In an interview on 7.30 on 1/2/22 Russian journalist Vladimir Pozner pointed out the US hypocrisy on NATO membership. He also pointed out that Russia does not want to invade. There would be Western sanctions, but Russia would also be stuck with a guerrilla war situation having to suppress part of what they occupied perhaps indefinitely. They cannot count on being welcomed even into eastern Ukraine. Invading armies usually are not. They would lose a lot of face internationally and there would be trouble on side or another in selling their gas to Western Europe.


It might be overlooked with all the US statements on Ukraine that Germany, France and Italy, surely the heavyweights of Europe, have been very silent. Germany has decommissioned its nuclear plants, cut down on coal and now gets a third of its energy from Russian gas. It cannot replace that amount of energy in the short-term. They are very aware of what a war in Europe means. Europe is more economically integrated and in general, this is good thing.

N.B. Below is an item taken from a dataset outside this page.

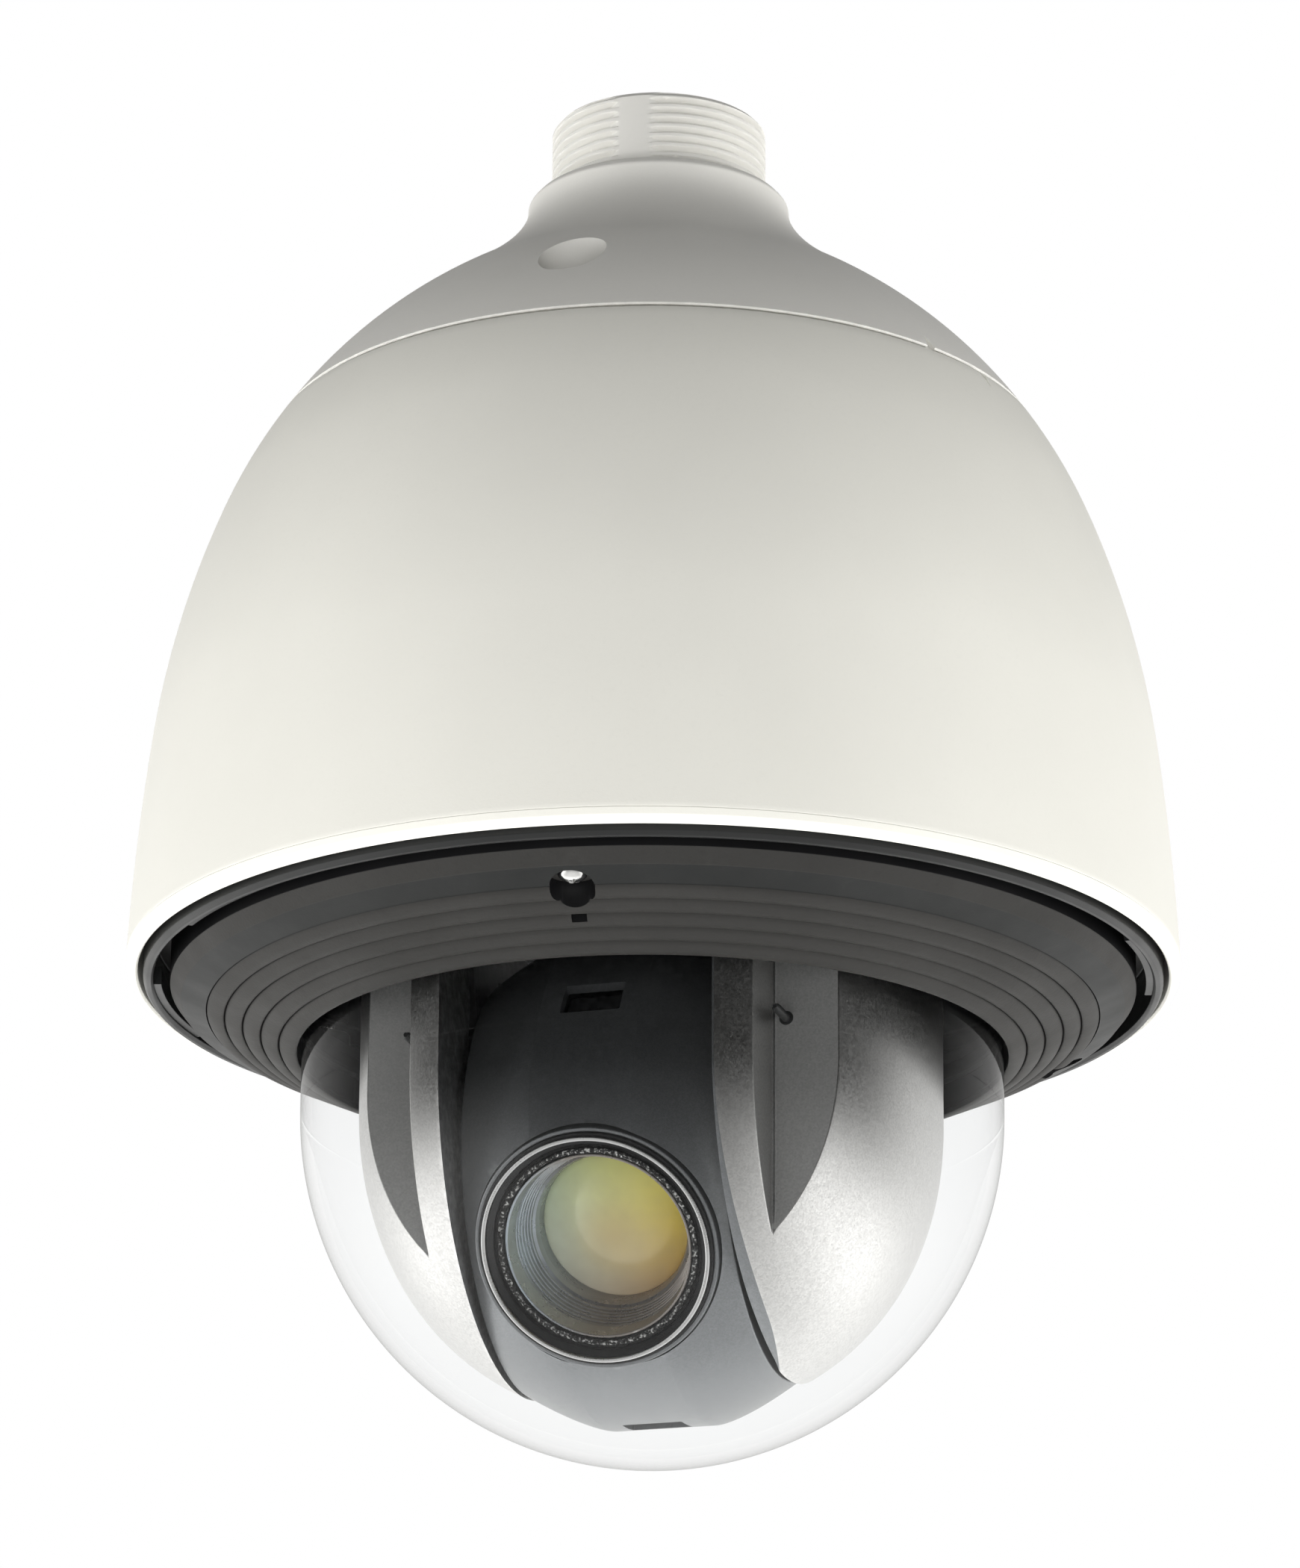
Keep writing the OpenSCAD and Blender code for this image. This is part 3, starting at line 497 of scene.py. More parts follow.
def circuit(name, mask):
    """Solder mask with lighter raised tracks, and gold-coloured pads."""
    look = Look(name, Coat_Weight=0.3, Coat_Roughness=0.2)
    tracks = look.add("ShaderNodeTexBrick", {
        "Vector": look.place, "Scale": 1 / (5 * MM), "Mortar Size": 0.06, "Brick Width": 0.9,
        "Row Height": 0.3, "Color1": (*mask, 1), "Color2": (*shade(mask, 0.7), 1),
        "Mortar": (*shade(mask, 1.9), 1)}, offset=0.37)
    pads = look.spread(look.cells(2.4), 1.0, 0.0, 0.16, 0.2)
    base = look.blend(pads, tracks.outputs["Color"], (0.55, 0.48, 0.3))
    gloss = look.spread(look.noise(4, 3), 0.25, 0.42)
    relief = look.bump(tracks.outputs["Fac"], 0.03, 0.5)
    return look.set(Base_Color=base, Roughness=gloss, Normal=relief)


LOOKS = {
    "cap_paint": moulded("cap_paint", (0.73, 0.72, 0.68), 0.48, 0.45, 0.018, 0.015),
    "hood_plastic": moulded("hood_plastic", (0.785, 0.775, 0.715), 0.5, 0.5, 0.02, 0.015),
    "housing_dark": moulded("housing_dark", (0.014, 0.0145, 0.0145), 0.4, 0.4, 0.015, 0.08,
                            Specular_IOR_Level=0.4),
    "trim_plastic": moulded("trim_plastic", (0.012, 0.0128, 0.0125), 0.5, 0.35, 0.02, 0.07,
                            Specular_IOR_Level=0.22),
    "trim_textured": moulded("trim_textured", (0.026, 0.0252, 0.0235), 0.62, 0.7, 0.06, 0.1,
                             Specular_IOR_Level=0.25),
    "black_rubber": moulded("black_rubber", (0.012, 0.012, 0.012), 0.75, 0.3, 0.03, 0.1),
    "gasket_foam": foam("gasket_foam"),
    "black_plastic": moulded("black_plastic", (0.006, 0.006, 0.0065), 0.42, 0.4, 0.02, 0.1,
                             Specular_IOR_Level=0.35),
    "green_plastic": moulded("green_plastic", (0.05, 0.3, 0.12), 0.35, 0.4, 0.012, 0.06),
    "gear_plastic": moulded("gear_plastic", (0.72, 0.70, 0.64), 0.38, 0.4, 0.01, 0.04,
                            Subsurface_Weight=0.15, Subsurface_Scale=0.002),
    "drum_grey": flaked_paint("drum_grey", (0.25, 0.26, 0.27), 0.4, 0.25, 0.88),
    "cover_silver": flaked_paint("cover_silver", (0.74, 0.735, 0.725), 0.41, 0.35, 1.0),
    "pocket_silver": flaked_paint("pocket_silver", (0.56, 0.56, 0.55), 0.5, 0.35, 0.82),
    "screw_chrome": metal("screw_chrome", (0.86, 0.86, 0.85), 0.14),
    "steel": metal("steel", (0.56, 0.56, 0.55), 0.3),
    "aluminium": metal("aluminium", (0.42, 0.42, 0.43), 0.38, (12, 1, 1)),
    "brass": metal("brass", (0.72, 0.53, 0.24), 0.3, (1, 1, 8)),
    "motor_steel": metal("motor_steel", (0.42, 0.42, 0.43), 0.34, (1, 1, 10)),
    "port_metal": metal("port_metal", (0.80, 0.80, 0.80), 0.3, size=0.3),
    "barrel_metal": barrel_paint("barrel_metal"),
    "circuit_board": circuit("circuit_board", (0.02, 0.13, 0.055)),
    "clear_dome": clear_shell("clear_dome", 0.52, (0.14, 0.15, 0.15)),
    # Seen through the curved wall, the inside surface shows no rim of its own
    "clear_lining": clear_shell("clear_lining", 0.0, (0.988, 0.99, 0.99)),
    "coated_glass": coated_lens("coated_glass"),
}


# ---- Hood and cap ----

hood_lean = math.radians(2.43)
arcs = ((31.0, 80.2, 588.0), (80.2, 131.4, 203.0), (131.4, 400.0, 115.0))


def lean_at(h):
    """Sine of how far the hood's wall leans in at a height."""
    return math.sin(hood_lean) + sum(max(0.0, min(h, top) - low) / r for low, top, r in arcs)


def shell_r(h):
    """Outer radius of the hood and cap, which follow three arcs, each tighter than the last."""
    radius = hood_r
    for low, top, r in arcs:
        if h > low:
            cos_low = math.sqrt(1 - lean_at(low) ** 2)
            cos_here = math.sqrt(1 - lean_at(min(h, top)) ** 2)
            radius -= r * (cos_low - cos_here)
    return radius


def shell_line(low, high, count, inset=0.0):
    """Points (radius, height) that follow the hood and cap's skin between two heights."""
    span = [low + (high - low) * i / count for i in range(count + 1)]
    return [(shell_r(h) - inset, h) for h in span]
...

Russia will be supported by China if the sanctions start to bite, and the US dollar is gradually becoming less important as a world currency, a trend that the Chinese are working hard to accelerate.Even the Ukrainian President is now on record saying that the US must take much of the blame for the current situation.


It seems that the US arms industry, which has spent decades having little wars to keep itself at the centre of that fading economy is lost in its own hubris. It sees this merely as an opportunity to sell arms to the Ukrainians. It is a market, and an economic game. The Russians have existential concerns, not to mention the loss of face. They are likely to take some action. Diplomacy needs to work and the US has to be restrained. Finland has lived on the Russian border for many years as a democracy that minded its Ps and Qs. The Ukraine should probably do the same.